- **Given information**
⁂
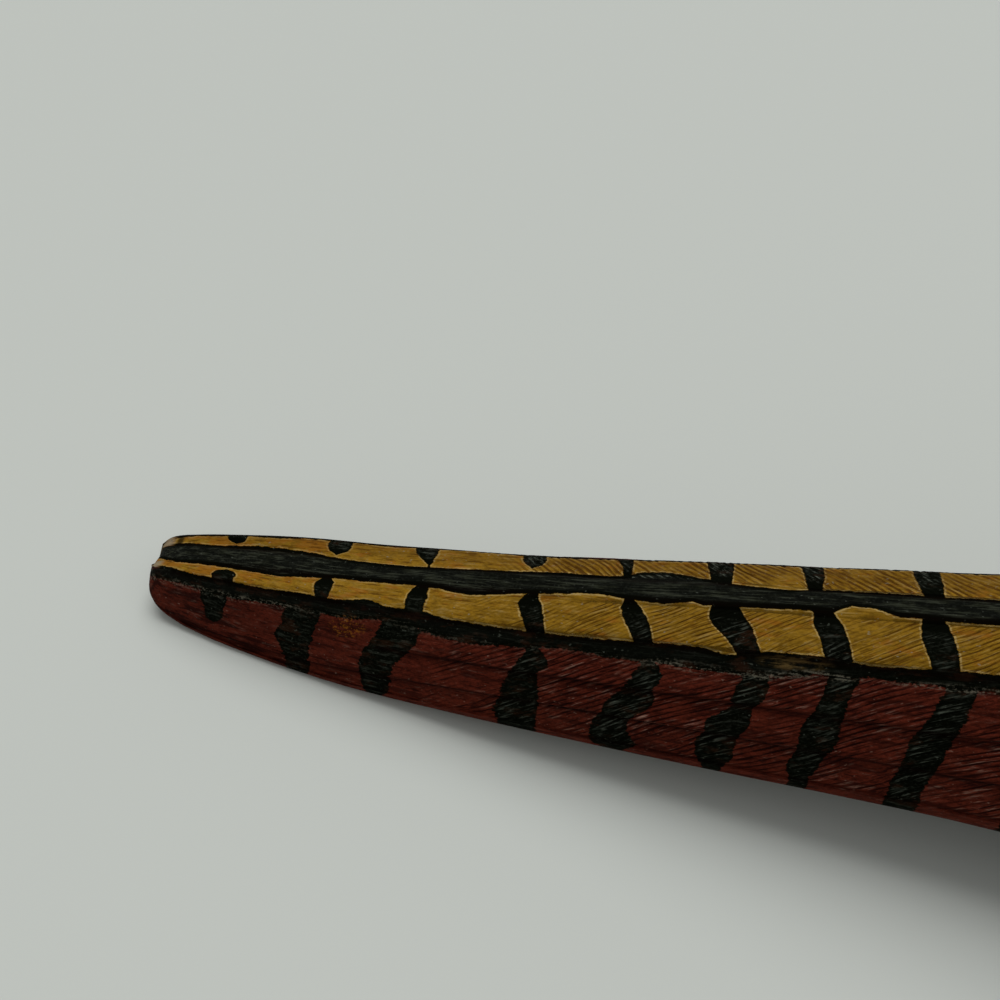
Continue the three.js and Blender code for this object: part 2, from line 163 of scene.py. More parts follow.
WATTLE_EDGES = np.array([
    [367, 0.5, 0.56], [368.5, 0.41, 0.64], [372, 0.35, 0.7], [377, 0.32, 0.73], [382, 0.34, 0.71],
    [385.4, 0.4, 0.63], [386.6, 0.47, 0.55],
])
WING_FEATHERS = 5
EYE = (377.6, 0.41)
TUFT = (364.6, 0.24)
BEAK_FROM = 386.4
MOUTH_LINE, MOUTH_FROM = 0.62, 383
NOSTRIL = (BEAK_FROM + 3.4, 0.36)  # its middle, along and as a line
NOSTRIL_HALF = (1.5, 0.5)  # half its length and half its height
UNDERSIDE = (0.8, 0.93)  # lines between which the plain underside begins

# The fine carving.
BARB_EVERY = 0.8 / math.sin(math.radians(20))  # along the quill, from one cut of the barbs to the next
BARB_WANDERS = ((0.9, 26, 3), (0.35, 9, 4))  # how far the cuts stray, over what length, and the seed
BARB_DEPTH = 0.22
BARB_ANGLES = (29, 24, 23, 28, 30)  # degrees to the quill, from the feather beside it to the lowest
LEFT_VANE_ANGLE = 43  # of the feather beside the quill, on the left
VANE_CUTS = 1.5  # how much closer the cuts are along the feathers beside the quill
BAND_STRENGTHS = np.array([0, 0.8, 1, 1, 1, 0.35, 0])  # of the cuts, from the quill down to the underside
LEFT_VANE_STRENGTH = 1.3
CUT_HALF_WIDTH = 0.4  # of a barb
KNIFE_DEPTH, KNIFE_LENGTH = 0.1, 9  # of the soft marks along the tail
RINGS_PER_BARB = 4
BAND_SHIFT = 0.25  # of a barb, from one feather's cuts to the next feather's
CUTS_END = 192  # the tail's own rows of faces end here, and the body's begin
FEATHER_COLUMNS = 13  # on each side of the body
FEATHER_LENGTH = 0.86  # of a body feather's show, as a share of its width
FEATHER_HEIGHT = 0.55
WHOLE_FEATHER = 8  # a shorter one is lower
LAST_ROW_AT = 203  # where the body's feathers end over the tail
FREE_END = 0.62  # how deep the free ends are cut in between, as a share of a feather's length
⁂
- **Given problem**
Only the lines from the top of the data through the line that contains "UNDERSIDE = (0.8, 0.93)" should be quoted, exactly as they stand.

- **Exercise answer**
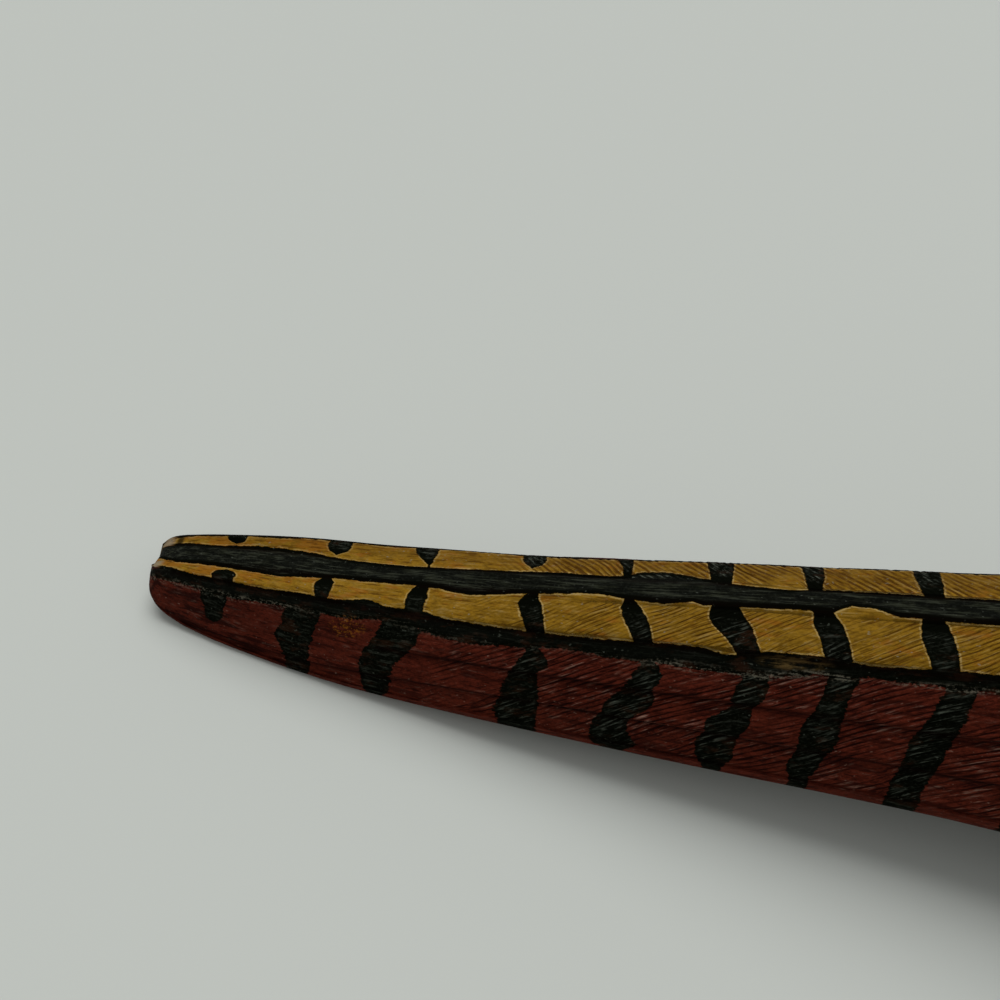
Continue the three.js and Blender code for this object: part 2, from line 163 of scene.py. More parts follow.
WATTLE_EDGES = np.array([
    [367, 0.5, 0.56], [368.5, 0.41, 0.64], [372, 0.35, 0.7], [377, 0.32, 0.73], [382, 0.34, 0.71],
    [385.4, 0.4, 0.63], [386.6, 0.47, 0.55],
])
WING_FEATHERS = 5
EYE = (377.6, 0.41)
TUFT = (364.6, 0.24)
BEAK_FROM = 386.4
MOUTH_LINE, MOUTH_FROM = 0.62, 383
NOSTRIL = (BEAK_FROM + 3.4, 0.36)  # its middle, along and as a line
NOSTRIL_HALF = (1.5, 0.5)  # half its length and half its height
UNDERSIDE = (0.8, 0.93)  # lines between which the plain underside begins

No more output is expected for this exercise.